Eyeing the game's success in Japan, Namco initialized plans to bring the game to the international market, particularly the United States. Before showing the game to distributors, Namco of America made a number of changes, such as altering the names of the ghosts. Another was the game's title, as executives at Namco were worried that vandals would change the "P" in Puck Man to an "F". Masaya Nakamura chose to rename it to Pac-Man, as he felt it was closer to the game's original Japanese title of Pakkuman. In Europe, the game was released under both titles. After Puck Man was ruled out but before Pac-Man was decided upon, early American promotional material used the name Snapper.
The highest possible score in Pac-Man is 3,333,360 points. The first known person ever to achieve a perfect score was an American named Billy Mitchell on 3 July 1999. It took him six hours and he had to endure 256 levels. On the final level, and due to a programming limitation, there is only half of the maze, the right side of the screen contains garbage characters. Once the ultimate score is reached, the game locks up, and would require a restart.

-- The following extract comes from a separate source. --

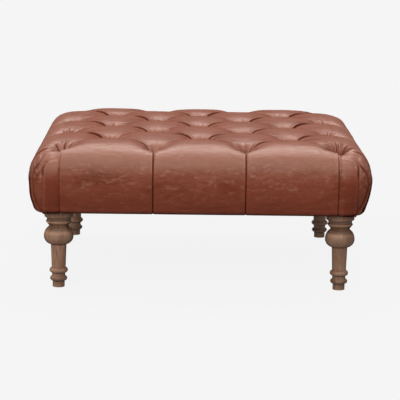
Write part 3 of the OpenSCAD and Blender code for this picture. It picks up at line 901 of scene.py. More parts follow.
def eased(y, rightward):
    """The share of its depth that a pleat keeps: less towards the front of each half."""
    left = 1 - 0.5 * (1 - rightward) * soft_step(y, -0.28, -0.33)
    return left * (1 - 0.4 * rightward * soft_step(y, -0.10, -0.16))


def pleat_folds(points, normals):
    """The pleats between buttons: the leather behind a pleat stands higher, and its rounded lip
    laps over a dark slit on the near side."""
    across_u, across_v, u, v = across_pleats(points)
    variety = np.array([noise.noise(Vector((x * 7, y * 7, 2))) for x, y, _ in points])
    rightward = soft_step(points[:, 0], -12 * MM, 12 * MM)
    shared = soft_step(past_buttons(points), 6 * MM, -6 * MM) * np.clip(0.95 + 0.9 * variety, 0.5, 1.35)
    shared *= eased(points[:, 1], rightward)
    moves, folds, lip_highlights = no_work(points)
    diagonal = math.sqrt(0.5)
    families = (
        (across_u, np.ceil(v / 2) - v / 2, 1 - rightward, (diagonal, diagonal, 0)),
        (-across_v, u / 2 - np.floor(u / 2), rightward, (-diagonal, diagonal, 0)),
    )
    for across, along, own_half, back in families:
        strength = soft_step(along, *FOLD_STARTS) * soft_step(along, *FOLD_ENDS) * shared
        strength *= WEAK_FOLD + (1 - WEAK_FOLD) * own_half
        slit = bump_at(across, -0.5 * MM, SLIT_WIDTH) * strength
        lip = bump_at(across, LIP_PLACE, LIP_WIDTH) * strength
        step = np.tanh(across / FOLD_STEP_WIDTH) * np.exp(-np.abs(across) / FOLD_SETTLE) * strength
        moves[:, 2] += LIP_RISE * lip + FOLD_STEP * step - SLIT_DEPTH * slit
        moves -= np.outer(LIP_LAP * lip, back)
        # The wall's darkness is painted shade in the slit, and the lip's pale line is painted highlight.
        wall = bump_at(across, 0.4 * MM, WALL_WIDTH) * np.sqrt(strength)
        folds = np.maximum(folds, WALL_SHADE * wall)
        lip_highlights = np.maximum(lip_highlights, bump_at(across, LIP_PLACE, LIP_HIGHLIGHT_LINE) * strength)
    return moves, folds, lip_highlights


# %% [markdown]
# ### Puckers
# A button gathers the leather, which breaks into short folds that run out from it. No two
# buttons have the same ones, so they are drawn at random, from a fixed seed. The two right
# corners have more leather to gather, and behind their buttons it stands in a fan.

# %% Puckers round the buttons
PUCKER_AREA = 90 * MM
PUCKERS_EACH = 11
PUCKERS_AT_CORNER = 15
PUCKER_LENGTHS = (28, 60)
PUCKER_DEPTHS = (1.2, 3.0)
PUCKER_WIDTH = 1.7 * MM
PUCKER_WIDENING = 0.05
PUCKER_FROM = (9 * MM, 18 * MM)
PUCKER_RIDGE = 0.55
PUCKER_SHADE = 0.36
PUCKER_STRENGTH = 0.85
SHARE_RIGHT_CORNERS = 2.3
SHARE_LEFT_CORNERS = 0.6
FAN_ANGLES = (26, 48, 68, 90, 112, 134, 156)
FAN_LENGTH = 78 * MM
FAN_DEPTH = 4.2 * MM
FAN_WIDTH = 2.2 * MM
FAN_WIDENING = 0.055


def button_places():
    """The places of all buttons, in the plan, row by row from the front."""
    half = HALVES // 2
    return [(i * STEP, j * STEP) for j in range(-half, half + 1)
            for i in range(-half, half + 1) if (i + j) % 2 == 0]


def puckers(points, normals):
    """Short radial folds in the leather round every button, with a fan of deep ones behind the
    buttons of the right corners."""
    draw = random.Random(7)
    moves, folds, lip_highlights = no_work(points)
    for x, y in button_places():
        corner = min(abs(x), abs(y)) > FIELD - MM
        fanned = corner and x > 0
        share = 1.0 if not corner else SHARE_RIGHT_CORNERS if fanned else SHARE_LEFT_CORNERS
        dx, dy = points[:, 0] - x, points[:, 1] - y
        near = np.nonzero(np.hypot(dx, dy) < PUCKER_AREA)[0]
        dx, dy = dx[near], dy[near]
        r = np.hypot(dx, dy)
        for turn in range(PUCKERS_AT_CORNER if corner else PUCKERS_EACH):
            angle = draw.uniform(0, 2 * math.pi)
            length = draw.uniform(*PUCKER_LENGTHS) * MM
            depth = draw.uniform(*PUCKER_DEPTHS) * MM * share * PUCKER_STRENGTH
            width = PUCKER_WIDTH + PUCKER_WIDENING * r
            if fanned and turn < len(FAN_ANGLES):
                angle, length, depth = math.radians(FAN_ANGLES[turn]), FAN_LENGTH, FAN_DEPTH
                width = FAN_WIDTH + FAN_WIDENING * r
            aside = dy * math.cos(angle) - dx * math.sin(angle)
            ahead = dx * math.cos(angle) + dy * math.sin(angle)
            reach = soft_step(ahead, *PUCKER_FROM) * soft_step(ahead, length, length * 0.4)
            groove = bump_at(aside, 0, width)
            ridges = bump_at(np.abs(aside), 2 * width, width)
            moves[near] -= normals[near] * (depth * (groove - PUCKER_RIDGE * ridges) * reach)[:, None]
            # The pucker grooves are darkened as painted shade.
            folds[near] = np.maximum(folds[near], PUCKER_SHADE * share * groove * reach)
    return moves, folds, lip_highlights


# %% [markdown]
# ### Pleats down the sides, and flaps at the corners
# The spare leather of each outer button runs on over the edge and down the side as one pleat,
# whose one edge laps over the other. A corner has the most to take up. There the leather is
# folded back beside the pleat into a flap with a rounded top, and what is left hangs in a V
# round the corner. All four sides are made alike, by turning the points and using one function.

# %% Pleats down the sides
SEAM_DEPTH = 4.5 * MM
SEAM_WIDTH = 1.6 * MM
SEAM_LIP = 0.9 * MM
SEAM_LIP_PLACE = 3.4 * MM
SEAM_LIP_WIDTH = 2.4 * MM
SEAM_LAP = 1.2 * MM
SEAM_STARTS = (34 * MM, 62 * MM)
FAINT_SEAM_SHADE = 0.65
# A painted highlight beside each side pleat's seam.
LIP_HIGHLIGHT_SHARE = 0.4
LIP_HIGHLIGHT_PLACE = 4.0 * MM
LIP_HIGHLIGHT_WIDTH = 2.0 * MM


def side_frames(points):
    """For each side: its number, the points turned so that it is the front, and the direction of
    its right end."""
    for turn in range(4):
        there = np.array(Matrix.Rotation(math.radians(-90 * turn), 3, "Z"))
        back = np.array(Matrix.Rotation(math.radians(90 * turn), 3, "Z"))
        yield turn, points @ there.T, back[:, 0]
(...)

Toru Iwatani has often claimed that the character of Pac-Man was designed after the shape of a pizza with a missing slice while he was at lunch; in a 1986 interview he said that this was only half-true, and that the Pac-Man character was also based on him rounding out and simplifying the Japanese character "kuchi", meaning "mouth".
The character of Pac-Man is history's first playable mascot protagonist that is featured in any video game.
Toru Iwatani stated that he created Pac-Man to attract girls to play the game as before the game was released arcades mostly had boys as patrons. So Iwatani intended to change that by creating a game that girls or the whole family can play.